Надежда, ожидание чего-то перемещалась с вещей на сохранение тела, нетленной молодости. Здоровье стало правом, болезнь — несправедливостью, которую надо было как можно скорее исправить.
Теперь у детей не было глистов, и они почти не умирали. Запросто рождались «дети из пробирки» и отслужившие свое сердца и почки живых людей заменялись на органы, взятые от мертвых.
Оставалось сделать невидимыми дерьмо и смерть.
О недавно возникших болезнях, не имевших лечения, предпочитали не говорить. О болезни с немецким именем «Альцгеймер», которая сбивала с толку стариков и заставляла их забывать имена, лица. О другой, которая передавалась через содомию и шприцы и была карой для гомосексуалов и наркоманов, ну, или в крайнем случае, — чьим-то невезением при переливании крови.
Католичество потихоньку исчезало из жизненного уклада. Семья не передавала больше из поколения в поколение ни знание религии, ни ее применение. За исключением нескольких обрядов, в ней теперь не нуждались для подтверждения собственной респектабельности. Она словно бы отслужила свое, истерлась за два тысячелетия от миллиардов молитв, служб и процессий. Грехи малые и смертные, заповеди божеские и церковные, благодать и христианские добродетели относились теперь к малопонятной лексике и к устаревшей мыслительной конструкции. Сексуальная свобода вывела из оборота понятие блуда, сальные истории про святых сестриц и похотливого «кюре из Камаре». Церковь больше не запугивала созревающих подростков, не регламентировала сексуальные контакты, женское чрево освободилось от ее диктата. Утратив основное поле деятельности — секс, церковь утратила все. Вне курса философии идея Бога не котировалась и не стоила серьезного обсуждения. В колледже на деревянной крышке стола кто-то из учеников написал: «Бог существует, как-то раз я в него вляпался».
Слава нового польского папы ничего не меняла. Это был политический герой западной свободы, что-то вроде Леха Валенсы мирового уровня. Его восточный акцент, белая мантия, призывы «не бойтесь» и манера целовать землю при выходе из самолета были частью шоу — как трусики, которые бросала в публику на своих концертах Мадонна.

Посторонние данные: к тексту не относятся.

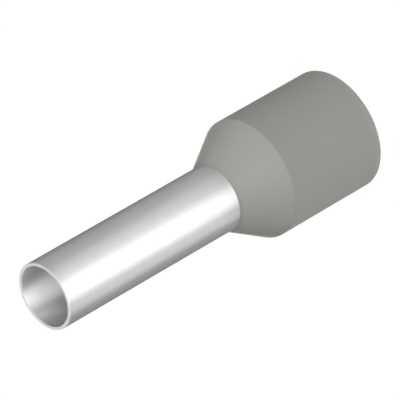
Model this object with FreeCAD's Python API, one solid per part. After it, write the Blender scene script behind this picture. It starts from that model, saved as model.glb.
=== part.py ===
import FreeCAD, Part

import math
import os

# An insulated end sleeve for one stranded conductor, also called a wire ferrule.
# It has two pieces: a drawn metal sleeve whose lower end is flared, and a moulded
# collar that grips the sleeve with its throat and takes the wire's insulation.
#
# Both are round about the Z axis. The collar's mouth lies at z = 0, where the part
# stands, and the sleeve's tip is the highest point. All lengths are in millimetres.

# Lengths along the axis
barrel_length = 10.1  # bare sleeve beyond the collar
taper_length = 2.05  # cone of the collar, from its shoulder to its neck
skirt_length = 5.35  # straight part of the collar, from its mouth to its shoulder

# Diameters of the holes, and the walls around them
barrel_bore = 2.8  # hole for the bare conductor
barrel_wall = 0.15  # sheet thickness of the drawn sleeve
skirt_bore = 4.8  # hole for the wire's insulation
skirt_wall = 0.4  # thickness of the moulded wall, in the skirt and in the cone

# How the sleeve sits in the collar
seat_clearance = 0.01  # gap between the sleeve and the collar all along their seat
neck_lip = 0.03  # width of the collar's end face around the sleeve
flare_bend = 1.4  # radius at which the sleeve's outer face turns outward
flare_inset = 0.2  # how far the flare's rim stays inside the skirt's bore, on the radius

# Rounded edges
tip_edge = 0.03
rim_edge = 0.04
neck_edge = 0.02  # outer edge of the collar's end face; its inner edge is sharp on the sleeve
shoulder_edge = 0.12
mouth_outer_edge = 0.08
mouth_inner_edge = 0.1
skirt_corner = 0.2  # hollow corner where the skirt's bore runs into the cone

EDGE_SHARE = 0.4  # most of a wall's thickness that one rounded edge may take

# Places that follow from the sizes above
overall_length = skirt_length + taper_length + barrel_length
neck_height = skirt_length + taper_length
bore_radius = barrel_bore / 2
barrel_radius = bore_radius + barrel_wall
throat_radius = barrel_radius + seat_clearance
neck_radius = throat_radius + neck_lip
skirt_bore_radius = skirt_bore / 2
skirt_radius = skirt_bore_radius + skirt_wall
rim_radius = skirt_bore_radius - flare_inset
cone_angle = math.atan((skirt_radius - neck_radius) / taper_length)


def cone_height(radius, depth):
    """Height at which a cone that lies depth under the collar's outer cone has this radius."""
    run = (skirt_radius - radius) / math.tan(cone_angle)
    return skirt_length + run - depth / math.sin(cone_angle)


def edge_in(rounding, wall):
    """The rounding of an edge, limited by the wall that carries it."""
    return min(rounding, EDGE_SHARE * wall)


def point(radius, height):
    """A point of the half section, which lies in the XZ plane."""
    return FreeCAD.Vector(radius, 0, height)


def corner_arc(before, corner, after, rounding):
    """The arc that rounds one corner. It touches both of the corner's sides."""
    to_before = (before - corner).normalize()
    to_after = (after - corner).normalize()
    half_angle = to_before.getAngle(to_after) / 2
    reach = rounding / math.tan(half_angle)
    inward = (to_before + to_after).normalize()
    middle = corner + inward * (rounding / math.sin(half_angle) - rounding)
    return Part.Arc(corner + to_before * reach, middle, corner + to_after * reach)


def turned_solid(outline):
    """Turn a closed half section about the Z axis.

    Each row is (radius, height, rounding). A rounding of 0 leaves the corner sharp.
    """
    corners = [point(radius, height) for radius, height, rounding in outline]
    arcs = []
    ends = []
    for i, (radius, height, rounding) in enumerate(outline):
        if rounding == 0:
            arcs.append(None)
            ends.append((corners[i], corners[i]))
            continue
        arc = corner_arc(corners[i - 1], corners[i], corners[(i + 1) % len(corners)], rounding)
        arcs.append(arc)
        ends.append((arc.StartPoint, arc.EndPoint))
    edges = []
    for i, arc in enumerate(arcs):
        edges.append(Part.LineSegment(ends[i - 1][1], ends[i][0]).toShape())
        if arc:
            edges.append(arc.toShape())
    section = Part.Face(Part.Wire(edges))
    return section.revolve(FreeCAD.Vector(0, 0, 0), FreeCAD.Vector(0, 0, 1), 360)


def contact_sleeve():
    """The metal sleeve: a straight tube whose lower end opens into a flare of the same wall.

    The flare lies against the collar's inner cone, so that the strands of a stripped
    wire are led into the tube and the sleeve can't be pulled out through the neck.
    """
    flare_outside = skirt_wall + seat_clearance
    flare_inside = flare_outside + barrel_wall
    inner_rim_radius = rim_radius - barrel_wall * math.cos(cone_angle)
    tip = edge_in(tip_edge, barrel_wall)
    rim = edge_in(rim_edge, barrel_wall)
    return turned_solid([
        (bore_radius, overall_length, tip),
        (barrel_radius, overall_length, tip),
        (barrel_radius, cone_height(barrel_radius, flare_outside), flare_bend),
        (rim_radius, cone_height(rim_radius, flare_outside), rim),
        (inner_rim_radius, cone_height(inner_rim_radius, flare_inside), rim),
        (bore_radius, cone_height(bore_radius, flare_inside), flare_bend + barrel_wall),
    ])


def insulating_collar():
    """The moulded collar: a straight skirt, a cone of the same wall and a short throat."""
    mouth_outer = edge_in(mouth_outer_edge, skirt_wall)
    mouth_inner = edge_in(mouth_inner_edge, skirt_wall)
    return turned_solid([
        (skirt_radius, 0, mouth_outer),
        (skirt_radius, skirt_length, edge_in(shoulder_edge, skirt_wall)),
        (neck_radius, neck_height, edge_in(neck_edge, neck_lip)),
        (throat_radius, neck_height, 0),
        (throat_radius, cone_height(throat_radius, skirt_wall), flare_bend - seat_clearance),
        (skirt_bore_radius, cone_height(skirt_bore_radius, skirt_wall), skirt_corner),
        (skirt_bore_radius, 0, mouth_inner),
    ])


parts = {
    "contact_sleeve": contact_sleeve(),
    "insulating_collar": insulating_collar(),
}

os.makedirs("parts", exist_ok=True)
for name, shape in parts.items():
    shape.exportStep(f"parts/{name}.step")
    box = shape.optimalBoundingBox()
    print(f"{name}: {shape.Volume:.3f} mm3, {box.XLength:.3f} mm across,")
    print(f"    from {box.ZMin:.3f} to {box.ZMax:.3f} mm high")
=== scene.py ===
# %% [markdown]
# # An insulated end sleeve for a stranded wire
#
# The part is a wire ferrule, 17.5 mm long. A drawn tube of tin-plated copper takes the
# bare strands, and a moulded grey collar grips the tube and takes the wire's
# insulation. Both are round about one upright axis, and the part stands on its collar.
#
# This notebook dresses the finished construction for pictures. The construction sets
# the sizes. Only two fine forms differ here: the edges of the tip are crisper, and the
# collar's cone runs out on the tube in a thin edge. Each step first says what the piece
# or the finish is on the real object, and then makes it.

# %% Tools and the fixed frame
import math

import bpy
import numpy as np
from mathutils import Matrix, Vector


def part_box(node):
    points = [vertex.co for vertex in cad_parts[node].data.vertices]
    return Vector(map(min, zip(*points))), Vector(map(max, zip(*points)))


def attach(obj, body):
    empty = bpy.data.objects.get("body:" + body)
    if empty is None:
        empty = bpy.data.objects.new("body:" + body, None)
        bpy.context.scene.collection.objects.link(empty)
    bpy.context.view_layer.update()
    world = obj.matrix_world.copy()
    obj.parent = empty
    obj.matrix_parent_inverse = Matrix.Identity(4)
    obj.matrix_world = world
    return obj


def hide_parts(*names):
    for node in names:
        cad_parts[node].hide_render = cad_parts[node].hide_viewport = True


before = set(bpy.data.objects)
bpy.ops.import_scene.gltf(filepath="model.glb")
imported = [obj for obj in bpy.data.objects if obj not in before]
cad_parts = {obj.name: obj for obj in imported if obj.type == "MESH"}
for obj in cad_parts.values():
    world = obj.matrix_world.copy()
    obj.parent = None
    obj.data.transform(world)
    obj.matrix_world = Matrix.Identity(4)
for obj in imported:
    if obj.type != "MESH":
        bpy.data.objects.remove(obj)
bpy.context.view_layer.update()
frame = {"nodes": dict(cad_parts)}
print("pieces in the construction:", ", ".join(frame["nodes"]))

# %% [markdown]
# ## Sizes
#
# A ferrule is bought by the cross-section of its wire, and this one is made for 4 mm2.
# That fixes the bore of the tube, the bore of the collar and the length of bare tube.
# The construction was drawn from the same values in millimetres. Blender works in
# metres, so each value is written as so many mm, and mm is one thousandth.

# %% Sizes of the ferrule, in metres
mm = 0.001

barrel_length = 10.1 * mm  # bare tube beyond the collar
taper_length = 2.05 * mm  # cone of the collar
skirt_length = 5.35 * mm  # straight part of the collar
barrel_bore = 2.8 * mm
barrel_wall = 0.15 * mm
skirt_bore = 4.8 * mm
skirt_wall = 0.4 * mm
seat_clearance = 0.01 * mm  # between the tube and the collar that grips it
neck_lip = 0.03 * mm  # width of the collar's end face in the construction
flare_bend = 1.4 * mm  # radius at which the tube's end turns outward
flare_inset = 0.2 * mm  # how far the flare's rim stays inside the skirt's bore

# Rounded edges. Those of the tip are finer than the construction's 0.03 mm, because the
# rim of the tube is crisp in the picture. The construction has no edge like the lip's.
tip_inner_edge = 0.01 * mm
tip_outer_edge = 0.02 * mm
rim_edge = 0.04 * mm
lip_edge = 0.003 * mm
shoulder_edge = 0.12 * mm
mouth_outer_edge = 0.08 * mm
mouth_inner_edge = 0.1 * mm
skirt_corner = 0.2 * mm

overall_length = skirt_length + taper_length + barrel_length
bore_radius = barrel_bore / 2
barrel_radius = bore_radius + barrel_wall
throat_radius = barrel_radius + seat_clearance
neck_radius = throat_radius + neck_lip
skirt_bore_radius = skirt_bore / 2
skirt_radius = skirt_bore_radius + skirt_wall
rim_radius = skirt_bore_radius - flare_inset
cone_angle = math.atan((skirt_radius - neck_radius) / taper_length)


def cone_height(radius, depth):
    """Height at which a cone lying depth under the collar's outer cone has this radius."""
    run = (skirt_radius - radius) / math.tan(cone_angle)
    return skirt_length + run - depth / math.sin(cone_angle)


print("overall length in mm:", round(overall_length / mm, 3))
print("slope of the cone in degrees:", round(math.degrees(cone_angle), 2))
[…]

(А когда однажды теплым мартовским воскресеньем родители учеников частных школ прошли массовой демонстрацией, все знали, что Бог тут ни при чем. Речь шла о вере не церковной, а мирской, об их убежденности в том, что они нашли своим детям лучшее средство для успешной жизни.)
Видеокассета длительностью в тридцать минут, снятая в старшем классе лицея в Витри-сюр-Сен, в феврале 85-го. Она — женщина, сидящая за типичным столом, который используют во всех школьных заведениях начиная с шестидесятых годов. Перед ней в беспорядке, группами расположились на стульях ученики, большинство — девочки, много африканок или магрибинок. Некоторые с макияжем, в пуловерах с большим вырезом, с цыганскими кольцами в ушах. Она говорит о литературном творчестве и о жизни, о правах женщин — чуть звенящим голосом, подбирая слова, останавливаясь и заговаривая снова, особенно когда ей задают вопросы. Ее словно захлестывает потребность учесть все, она барахтается в массе чувств и единичных ощущений, а потом выдает фразу без особой оригинальности. Она делает жесты руками — ладони крупные, часто проводит ими по рыжей копне волос, но нет и следа нервозности или прерывистых жестов из домашней съемки на ручную камеру «супер-восемь» из фильма тринадцатилетней давности. По сравнению с испанским фото скулы смягчились и пополнели, четче виден овал лица и линия челюсти. Она смеется легким смешком — от смущения или по привычке, идущей из юности в пересмешливой простонародной среде, сидит запросто, без малейшего позирования, и это контрастирует со спокойствием и серьезностью неподвижного лица. На ней мало косметики, нет пудры (кожа блестит), в вырез приталенной блузки ярко-зеленого цвета заправлена красная косынка. Низ туловища не виден из-за стола. Ни единого украшения. Среди вопросов:
Как вы в нашем возрасте представляли себе будущую жизнь? Чего ждали?
Ответ (медленно): Надо подумать… чтобы вернуться в шестнадцать лет, точно сказать… понадобится не меньше часа (голос вдруг становится пронзительней, нервозней). Вот вы живете в 1985 году, женщины сами решают, иметь ли детей, хотят — рожают вне брака, двадцать лет назад это было невозможно!
Наверняка в этой «коммуникативной ситуации» ее мучает неспособность передать без расхожих слов и штампов весь опыт, накопленный женщиной между шестнадцатью и сорока четырьмя годами. (Надо бы воскресить эти образы, замереть над фотографиями в предвыпускном классе, отыскать те песни и тетрадки, перечитать дневник.)